COLLECTED DATA.
════

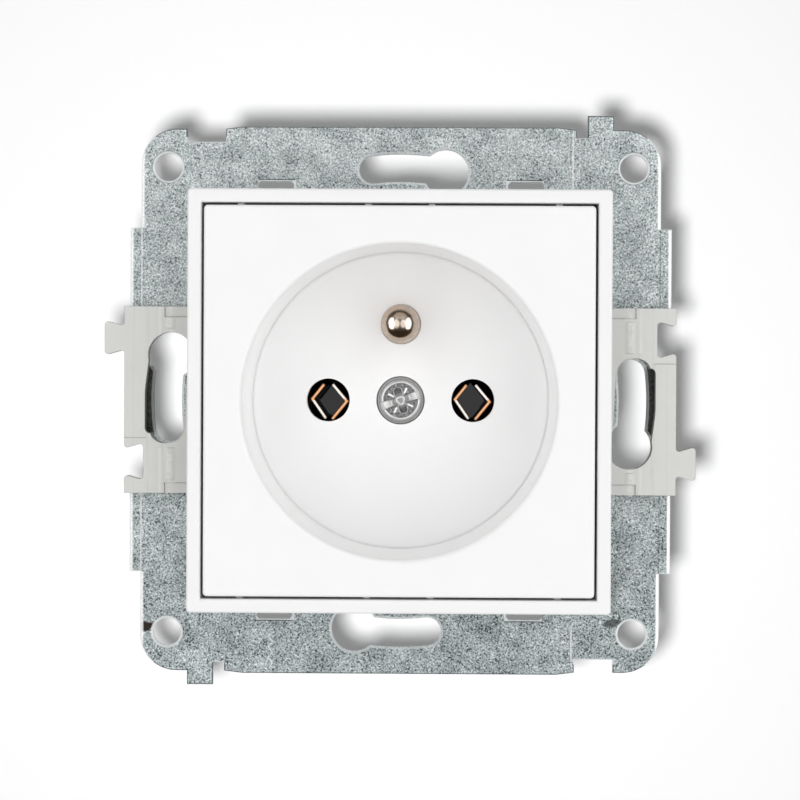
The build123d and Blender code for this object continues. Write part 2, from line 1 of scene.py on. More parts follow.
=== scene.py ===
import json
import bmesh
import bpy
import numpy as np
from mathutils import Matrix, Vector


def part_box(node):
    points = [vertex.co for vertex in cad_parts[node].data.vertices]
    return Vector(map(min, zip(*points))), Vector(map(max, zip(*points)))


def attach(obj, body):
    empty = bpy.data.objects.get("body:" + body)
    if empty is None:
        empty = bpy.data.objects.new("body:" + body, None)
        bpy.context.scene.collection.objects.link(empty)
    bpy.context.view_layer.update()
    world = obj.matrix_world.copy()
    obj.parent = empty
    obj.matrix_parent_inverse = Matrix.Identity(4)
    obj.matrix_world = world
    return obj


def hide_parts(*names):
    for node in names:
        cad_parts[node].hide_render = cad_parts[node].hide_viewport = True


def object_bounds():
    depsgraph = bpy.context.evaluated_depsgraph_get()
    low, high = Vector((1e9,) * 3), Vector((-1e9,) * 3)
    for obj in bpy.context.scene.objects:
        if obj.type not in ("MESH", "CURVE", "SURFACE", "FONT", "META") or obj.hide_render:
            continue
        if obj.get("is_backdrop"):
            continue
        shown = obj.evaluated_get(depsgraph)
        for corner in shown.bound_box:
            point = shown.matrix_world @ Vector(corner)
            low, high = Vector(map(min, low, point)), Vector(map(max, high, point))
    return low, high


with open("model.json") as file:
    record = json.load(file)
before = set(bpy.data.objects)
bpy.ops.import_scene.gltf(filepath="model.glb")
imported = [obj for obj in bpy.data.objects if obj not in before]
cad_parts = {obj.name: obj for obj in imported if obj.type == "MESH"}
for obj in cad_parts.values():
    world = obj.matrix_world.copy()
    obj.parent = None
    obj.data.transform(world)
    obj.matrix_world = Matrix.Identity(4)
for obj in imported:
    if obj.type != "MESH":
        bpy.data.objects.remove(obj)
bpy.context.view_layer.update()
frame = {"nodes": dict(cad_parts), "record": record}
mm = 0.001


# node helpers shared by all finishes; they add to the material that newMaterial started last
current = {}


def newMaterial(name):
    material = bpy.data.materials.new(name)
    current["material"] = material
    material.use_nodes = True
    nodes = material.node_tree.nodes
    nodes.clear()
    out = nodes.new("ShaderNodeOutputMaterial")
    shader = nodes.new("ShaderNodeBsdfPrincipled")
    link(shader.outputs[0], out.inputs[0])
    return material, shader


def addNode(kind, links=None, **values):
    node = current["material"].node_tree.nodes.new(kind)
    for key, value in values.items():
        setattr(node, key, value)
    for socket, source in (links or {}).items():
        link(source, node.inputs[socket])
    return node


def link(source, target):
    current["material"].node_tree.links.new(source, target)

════

PROMPT.
Go through the listing and copy all of it exactly.

WRITTEN REPLY.
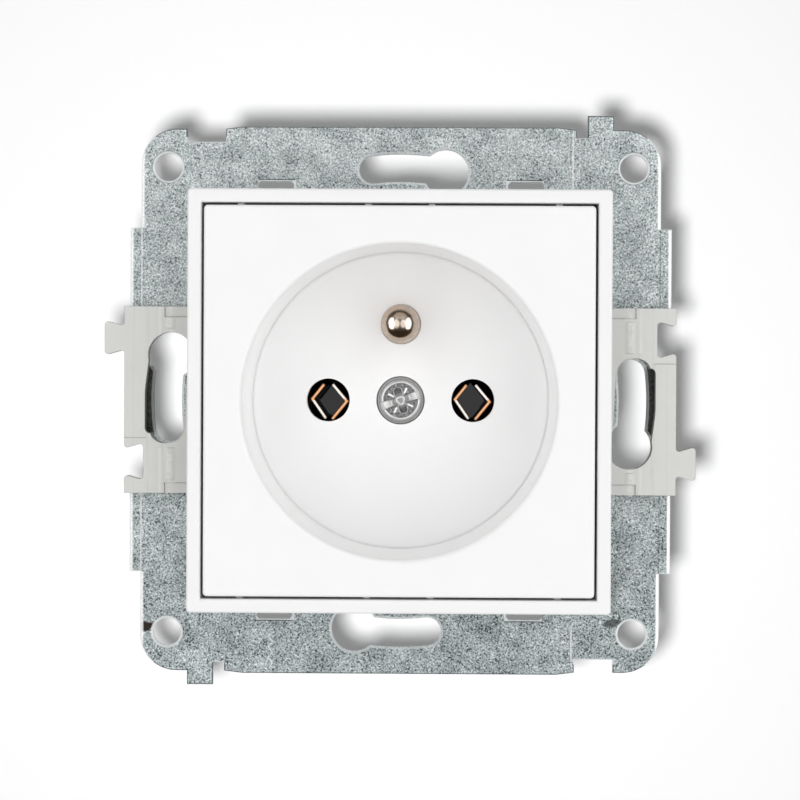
The build123d and Blender code for this object continues. Write part 2, from line 1 of scene.py on. More parts follow.
=== scene.py ===
import json
import bmesh
import bpy
import numpy as np
from mathutils import Matrix, Vector


def part_box(node):
    points = [vertex.co for vertex in cad_parts[node].data.vertices]
    return Vector(map(min, zip(*points))), Vector(map(max, zip(*points)))


def attach(obj, body):
    empty = bpy.data.objects.get("body:" + body)
    if empty is None:
        empty = bpy.data.objects.new("body:" + body, None)
        bpy.context.scene.collection.objects.link(empty)
    bpy.context.view_layer.update()
    world = obj.matrix_world.copy()
    obj.parent = empty
    obj.matrix_parent_inverse = Matrix.Identity(4)
    obj.matrix_world = world
    return obj


def hide_parts(*names):
    for node in names:
        cad_parts[node].hide_render = cad_parts[node].hide_viewport = True


def object_bounds():
    depsgraph = bpy.context.evaluated_depsgraph_get()
    low, high = Vector((1e9,) * 3), Vector((-1e9,) * 3)
    for obj in bpy.context.scene.objects:
        if obj.type not in ("MESH", "CURVE", "SURFACE", "FONT", "META") or obj.hide_render:
            continue
        if obj.get("is_backdrop"):
            continue
        shown = obj.evaluated_get(depsgraph)
        for corner in shown.bound_box:
            point = shown.matrix_world @ Vector(corner)
            low, high = Vector(map(min, low, point)), Vector(map(max, high, point))
    return low, high


with open("model.json") as file:
    record = json.load(file)
before = set(bpy.data.objects)
bpy.ops.import_scene.gltf(filepath="model.glb")
imported = [obj for obj in bpy.data.objects if obj not in before]
cad_parts = {obj.name: obj for obj in imported if obj.type == "MESH"}
for obj in cad_parts.values():
    world = obj.matrix_world.copy()
    obj.parent = None
    obj.data.transform(world)
    obj.matrix_world = Matrix.Identity(4)
for obj in imported:
    if obj.type != "MESH":
        bpy.data.objects.remove(obj)
bpy.context.view_layer.update()
frame = {"nodes": dict(cad_parts), "record": record}
mm = 0.001


# node helpers shared by all finishes; they add to the material that newMaterial started last
current = {}


def newMaterial(name):
    material = bpy.data.materials.new(name)
    current["material"] = material
    material.use_nodes = True
    nodes = material.node_tree.nodes
    nodes.clear()
    out = nodes.new("ShaderNodeOutputMaterial")
    shader = nodes.new("ShaderNodeBsdfPrincipled")
    link(shader.outputs[0], out.inputs[0])
    return material, shader


def addNode(kind, links=None, **values):
    node = current["material"].node_tree.nodes.new(kind)
    for key, value in values.items():
        setattr(node, key, value)
    for socket, source in (links or {}).items():
        link(source, node.inputs[socket])
    return node


def link(source, target):
    current["material"].node_tree.links.new(source, target)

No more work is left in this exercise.